Per the ASTD web site, KM involves the ability to “Capture, distribute, and archive intellectual capital to encourage knowledge-sharing and collaboration.” But what does that mean on a practical level? How do we ‘manage’ knowledge and intellectual capital? When we think of non-instructional interventions or even instructional interventions, do we automatically think about KM? We should.

What KM Looks Like
KM-ASTDMany of us working in T&D/OD in the 1990’s remember the plethora of Lotus Notes databases containing intellectual capital. Departments, even projects, had their own databases. The mantra of ‘Knowledge is Power’ was everywhere. Unfortunately, the databases were not maintained, not centrally managed, and difficult to search. Consequently, they fell by the wayside. But newer technologies have given a boost to realizing the dreams of earlier-generation KM. “Web 2.0 technologies allow people to connect to each other to enhance collaborative learning; and wikis, knowledge management systems, and more allow workers to find the knowledge and learning they need, when they need it.” (Estep, p. 30). For example, countless organizations utilize Microsoft’s SharePoint platform to create and maintain web pages.

Accenture often ties KM to customer service initiatives. Accessing information—policies, procedures, and so forth—instantaneously can indeed improve customer service. On a micro level, KM encompasses job or work aids. On a macro level, KM intersects or perhaps is a vehicle of organizational learning.

KM and Job Descriptions?
Though KM has gained a strong foothold in organizations, particularly large organizations, it appears to be much slower in entering requirements for T&D/OD positions. A recent search of the ASTD Job Bank on the keyword ‘knowledge management’ resulted in only a few hits. For example, an Instructional Design Manager position at American Express included the following requirement: “Share thought leadership on the design of the new knowledge management platform being built in Salesforce.com.” A Learning Design & Development Manager position at T. Rowe Price stressed that: “The manager will leverage internal and external resources to create a roadmap for learning and knowledge management to deliver tangible and predictable outcomes.”

What does all this mean?
George Mason University is now offering a Master of Science degree in Organization Development and Knowledge Management. Though KM is now an AOE in the ASTD Competency Model, there is no established ASTD Community of Practice for this AOE. Clearly though, we must keep KM in mind as our field evolves.

How do you see KM playing a role in your organization?
How do you envision integrating KM into performance interventions?

Estep, T. (2008). The evolution of the training profession. In Beich, E. (Editor). ASTD handbook for Workplace learning professionals. ASTD Press.

For more information on key concepts in this blog post, see the following:

About Vince Cyboran

Professor in the graduate program in Training and Development of Roosevelt University.
Aside | This entry was posted in Careers, Human Performance Improvement, Instructional Design, Learning at Roosevelt, Learning Theory, Organizational Development, Technology, Training, Web 2.0 and tagged , , , , , , , , , , , , , , , , , . Bookmark the permalink.

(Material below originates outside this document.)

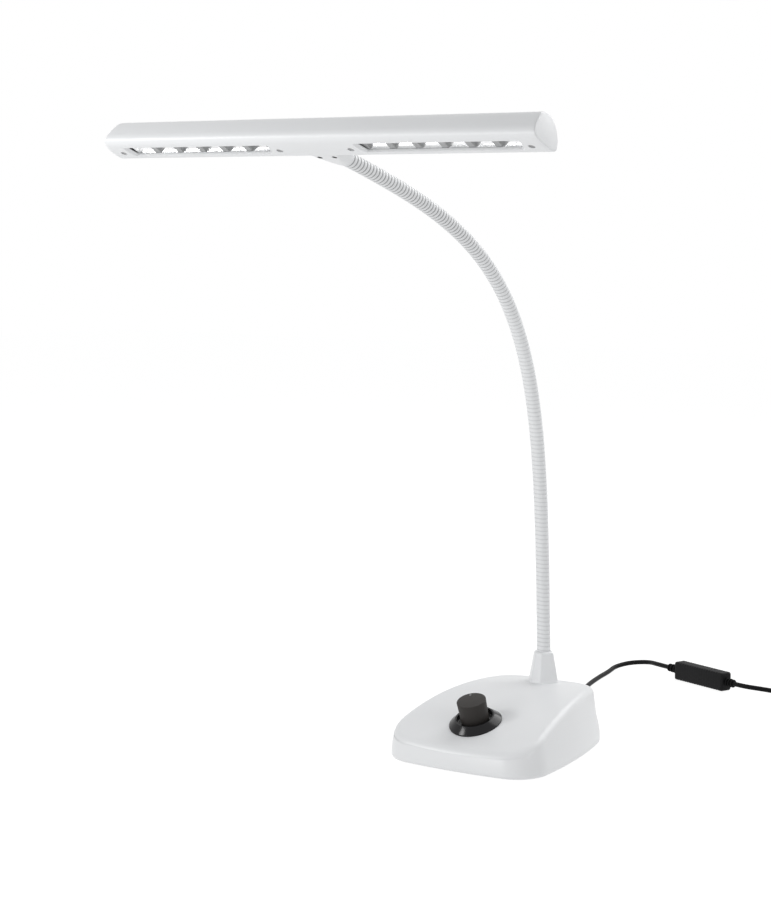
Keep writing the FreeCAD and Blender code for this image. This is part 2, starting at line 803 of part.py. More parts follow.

6 Responses to What do you know about knowledge management?

  1. jacnac66 says:

    Very interesting article. In 2016, I think that the concept of knowledge management is still growing on most companies. How do you see KM playing a role in your organization? In my organization they are taking the knowledge transition approach after project are converted over from the project team and migrated into the business team. We have created team rooms to store documentation to help the other teams to learn the new products and systems.
    How do you envision integrating KM into performance interventions? I think that KM will play a very important part with performance interventions. As knowledge is transitioned one must determine if they have acquired the skill that was intended to be learned. There must be some measures in place to determine if the skills have been learned as part of the performance evaluation. All of this should be done as part of the organizational development plan.

  2. At my organization knowledge managment is non-existent. There are so many areas where the lack of knowledge cause delays, mistakes and cost. The problem is that knowledge is not shared with the entire organization. It seems to flow to those within a group and remains stagnant. The other problem stems from the reluctance to sharing knowledge with other co-workers. It may be a job security mechanism for some and for others they do not see it as part of thier job.

    KM is important because today’s workforce has become more diverse, with Baby Boomers staying on the job longer, younger workers not staying long enough and share-time workers. Knowledge must be maintained and managed so that all these groups have access to the information they need to perform thier jobs.

  3. clynn2015 says:

    I see knowledge management not only as a repository for information, job descriptions or policies, but also as a dynamic instrument for learning. I work in health care where new information and best practices are constantly being updated. I see a knowledge manager using Web 2.0 technologies to disseminate this information to those who need it and I see knowledge management systems being linked to or part of an organization’s LMS where information, learning and competencies could all be managed in one place.

  4. Knowledge management is something that is beneficial to many organizations. What I took away from this article was based on what I thought Knowledge Management was. I always thought KM was for peoples learning. I now understand that this could be learning but also includes sharing policies, procedures, database. This is certainly something to continue to research and see how I can use this in my work life.
    Thanks for the great thoughts.

  5. tcromwell02 says:

    When I started the blog, I could envision Knowledge Management (KM) as the “overseer” of a database. Once I was finished reading I saw a larger view of KM. It stretches beyond a database or some other type of shared technical software program. It consists of understanding what fits within a culture so an organization can administer plans or processes to meet its goals. It seems as if it has been rolled into the technology roles of a business analyst or application developer?

  6. Insightful article about KM. It’s interesting how organizations are confirming the value of KM and it’s long-term impact in organizational development. Glad KM was added to ATD’s competencies.